• Directions:
The listing below is to be output in its exact form.

## begin

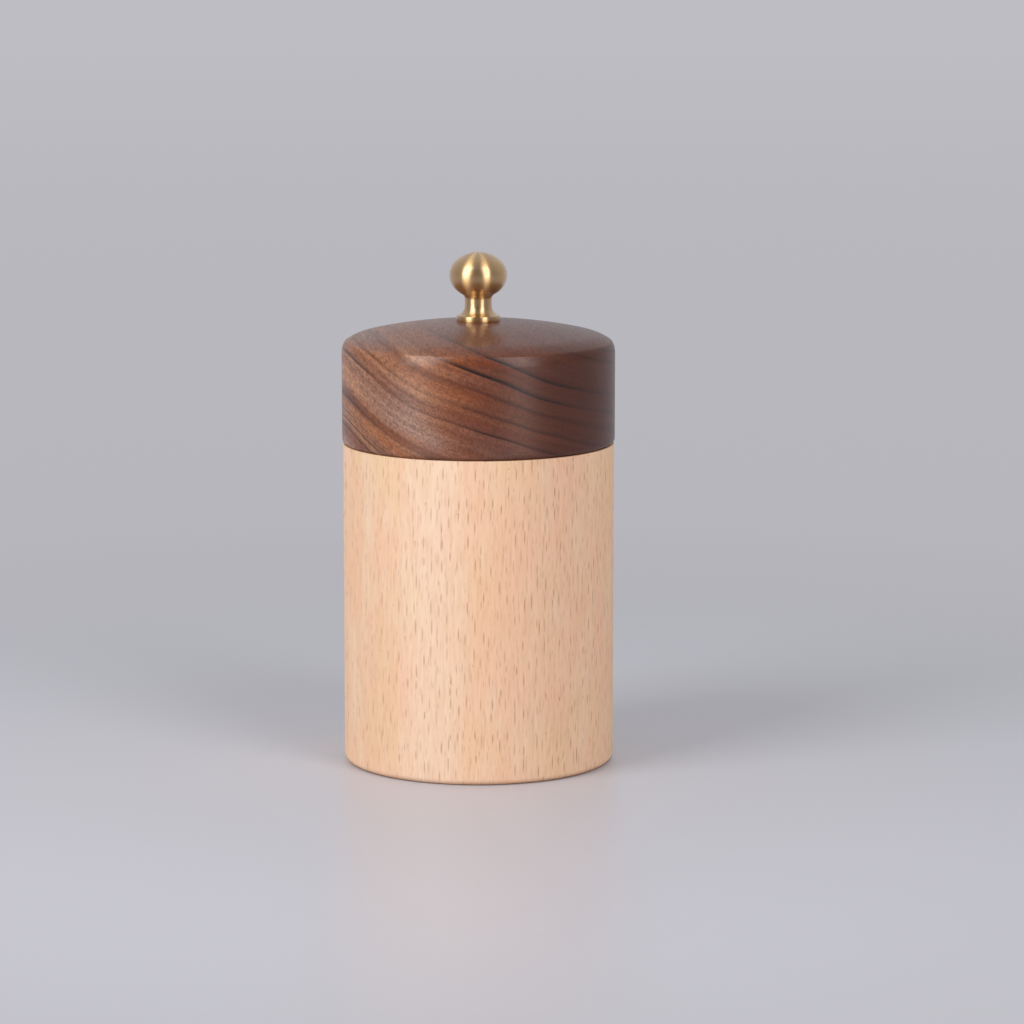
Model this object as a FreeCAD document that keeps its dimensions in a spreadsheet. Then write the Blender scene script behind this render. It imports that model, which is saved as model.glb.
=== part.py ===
import FreeCAD, Part
import math
import os

import Sketcher
from FreeCAD import Vector

# Toothpick jar with a lift-off lid: a turned beech jar, a domed walnut lid and a small brass knob.
#
# The jar is a plain cylinder, bored out to hold picks that stand on end. Its mouth is turned down to a neck,
# and the hollow lid drops over that neck and rests on the shoulder below it. The lid carries a lathe-turned
# knob, held from inside the lid by a pan-head machine screw and a wide washer.
#
# The origin is the centre of the jar's foot, +Z is up, and the pieces are drawn where they stand with the lid
# on. All lengths are millimetres.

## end

• Solved exercise:
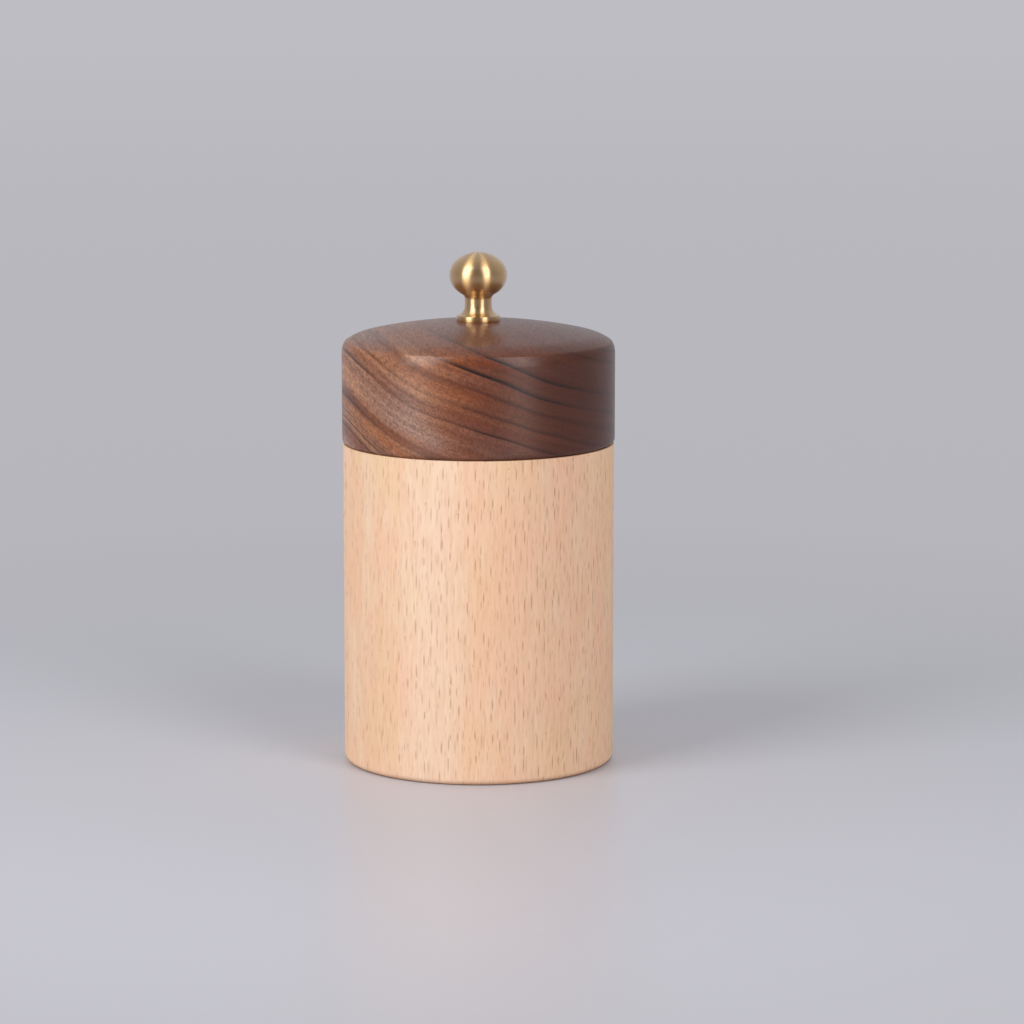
Model this object as a FreeCAD document that keeps its dimensions in a spreadsheet. Then write the Blender scene script behind this render. It imports that model, which is saved as model.glb.
=== part.py ===
import FreeCAD, Part
import math
import os

import Sketcher
from FreeCAD import Vector

# Toothpick jar with a lift-off lid: a turned beech jar, a domed walnut lid and a small brass knob.
#
# The jar is a plain cylinder, bored out to hold picks that stand on end. Its mouth is turned down to a neck,
# and the hollow lid drops over that neck and rests on the shoulder below it. The lid carries a lathe-turned
# knob, held from inside the lid by a pan-head machine screw and a wide washer.
#
# The origin is the centre of the jar's foot, +Z is up, and the pieces are drawn where they stand with the lid
# on. All lengths are millimetres.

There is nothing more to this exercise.